• _Set task_
Give every line below again, exactly.

• _Material provided_
--- Begin ---

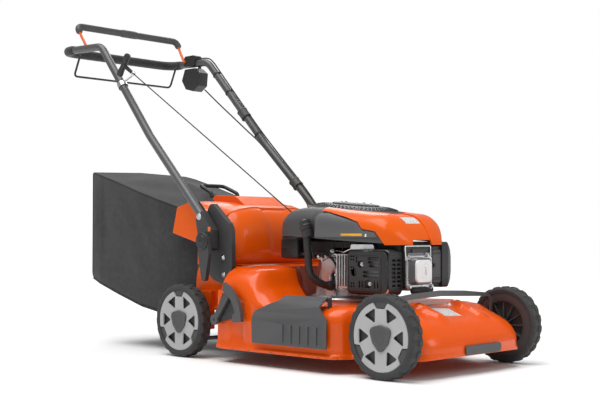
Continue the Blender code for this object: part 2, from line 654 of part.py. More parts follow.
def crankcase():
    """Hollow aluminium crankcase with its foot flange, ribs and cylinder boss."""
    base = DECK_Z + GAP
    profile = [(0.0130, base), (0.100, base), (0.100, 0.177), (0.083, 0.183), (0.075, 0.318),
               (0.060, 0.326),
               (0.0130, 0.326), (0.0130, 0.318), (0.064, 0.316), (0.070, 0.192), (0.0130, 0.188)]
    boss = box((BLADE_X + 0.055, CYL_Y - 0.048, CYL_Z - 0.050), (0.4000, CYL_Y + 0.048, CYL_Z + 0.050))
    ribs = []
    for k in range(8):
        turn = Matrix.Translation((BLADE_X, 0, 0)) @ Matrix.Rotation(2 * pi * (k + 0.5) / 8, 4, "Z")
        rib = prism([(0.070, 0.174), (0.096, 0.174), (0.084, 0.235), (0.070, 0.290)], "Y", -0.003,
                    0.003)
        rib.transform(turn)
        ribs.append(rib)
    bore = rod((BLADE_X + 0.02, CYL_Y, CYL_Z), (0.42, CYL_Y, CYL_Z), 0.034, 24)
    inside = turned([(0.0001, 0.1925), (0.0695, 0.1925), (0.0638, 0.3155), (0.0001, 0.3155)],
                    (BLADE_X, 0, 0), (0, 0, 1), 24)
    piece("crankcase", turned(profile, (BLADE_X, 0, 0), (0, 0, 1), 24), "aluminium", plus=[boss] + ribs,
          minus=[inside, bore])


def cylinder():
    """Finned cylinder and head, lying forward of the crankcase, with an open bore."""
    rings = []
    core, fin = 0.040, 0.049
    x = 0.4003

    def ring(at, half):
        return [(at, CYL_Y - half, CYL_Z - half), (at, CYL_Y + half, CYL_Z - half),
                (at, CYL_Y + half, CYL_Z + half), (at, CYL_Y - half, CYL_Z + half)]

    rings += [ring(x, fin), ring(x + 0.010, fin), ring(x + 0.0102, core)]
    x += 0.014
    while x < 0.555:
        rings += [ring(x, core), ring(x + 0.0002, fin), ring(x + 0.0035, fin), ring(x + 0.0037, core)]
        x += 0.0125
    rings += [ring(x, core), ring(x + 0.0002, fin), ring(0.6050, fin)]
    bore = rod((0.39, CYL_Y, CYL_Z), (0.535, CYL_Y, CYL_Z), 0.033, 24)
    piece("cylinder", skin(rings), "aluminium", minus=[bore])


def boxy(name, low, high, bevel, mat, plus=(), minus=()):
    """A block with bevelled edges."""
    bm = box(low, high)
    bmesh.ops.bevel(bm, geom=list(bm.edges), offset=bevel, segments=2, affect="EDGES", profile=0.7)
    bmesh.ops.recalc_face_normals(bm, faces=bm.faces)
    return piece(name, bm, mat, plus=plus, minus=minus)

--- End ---

• _Written solution_
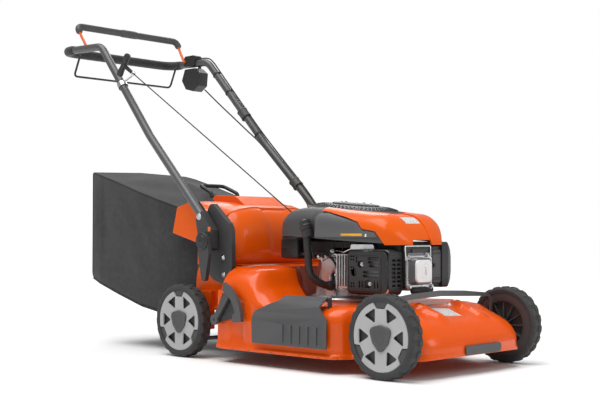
Continue the Blender code for this object: part 2, from line 654 of part.py. More parts follow.
def crankcase():
    """Hollow aluminium crankcase with its foot flange, ribs and cylinder boss."""
    base = DECK_Z + GAP
    profile = [(0.0130, base), (0.100, base), (0.100, 0.177), (0.083, 0.183), (0.075, 0.318),
               (0.060, 0.326),
               (0.0130, 0.326), (0.0130, 0.318), (0.064, 0.316), (0.070, 0.192), (0.0130, 0.188)]
    boss = box((BLADE_X + 0.055, CYL_Y - 0.048, CYL_Z - 0.050), (0.4000, CYL_Y + 0.048, CYL_Z + 0.050))
    ribs = []
    for k in range(8):
        turn = Matrix.Translation((BLADE_X, 0, 0)) @ Matrix.Rotation(2 * pi * (k + 0.5) / 8, 4, "Z")
        rib = prism([(0.070, 0.174), (0.096, 0.174), (0.084, 0.235), (0.070, 0.290)], "Y", -0.003,
                    0.003)
        rib.transform(turn)
        ribs.append(rib)
    bore = rod((BLADE_X + 0.02, CYL_Y, CYL_Z), (0.42, CYL_Y, CYL_Z), 0.034, 24)
    inside = turned([(0.0001, 0.1925), (0.0695, 0.1925), (0.0638, 0.3155), (0.0001, 0.3155)],
                    (BLADE_X, 0, 0), (0, 0, 1), 24)
    piece("crankcase", turned(profile, (BLADE_X, 0, 0), (0, 0, 1), 24), "aluminium", plus=[boss] + ribs,
          minus=[inside, bore])


def cylinder():
    """Finned cylinder and head, lying forward of the crankcase, with an open bore."""
    rings = []
    core, fin = 0.040, 0.049
    x = 0.4003

    def ring(at, half):
        return [(at, CYL_Y - half, CYL_Z - half), (at, CYL_Y + half, CYL_Z - half),
                (at, CYL_Y + half, CYL_Z + half), (at, CYL_Y - half, CYL_Z + half)]

    rings += [ring(x, fin), ring(x + 0.010, fin), ring(x + 0.0102, core)]
    x += 0.014
    while x < 0.555:
        rings += [ring(x, core), ring(x + 0.0002, fin), ring(x + 0.0035, fin), ring(x + 0.0037, core)]
        x += 0.0125
    rings += [ring(x, core), ring(x + 0.0002, fin), ring(0.6050, fin)]
    bore = rod((0.39, CYL_Y, CYL_Z), (0.535, CYL_Y, CYL_Z), 0.033, 24)
    piece("cylinder", skin(rings), "aluminium", minus=[bore])


def boxy(name, low, high, bevel, mat, plus=(), minus=()):
    """A block with bevelled edges."""
    bm = box(low, high)
    bmesh.ops.bevel(bm, geom=list(bm.edges), offset=bevel, segments=2, affect="EDGES", profile=0.7)
    bmesh.ops.recalc_face_normals(bm, faces=bm.faces)
    return piece(name, bm, mat, plus=plus, minus=minus)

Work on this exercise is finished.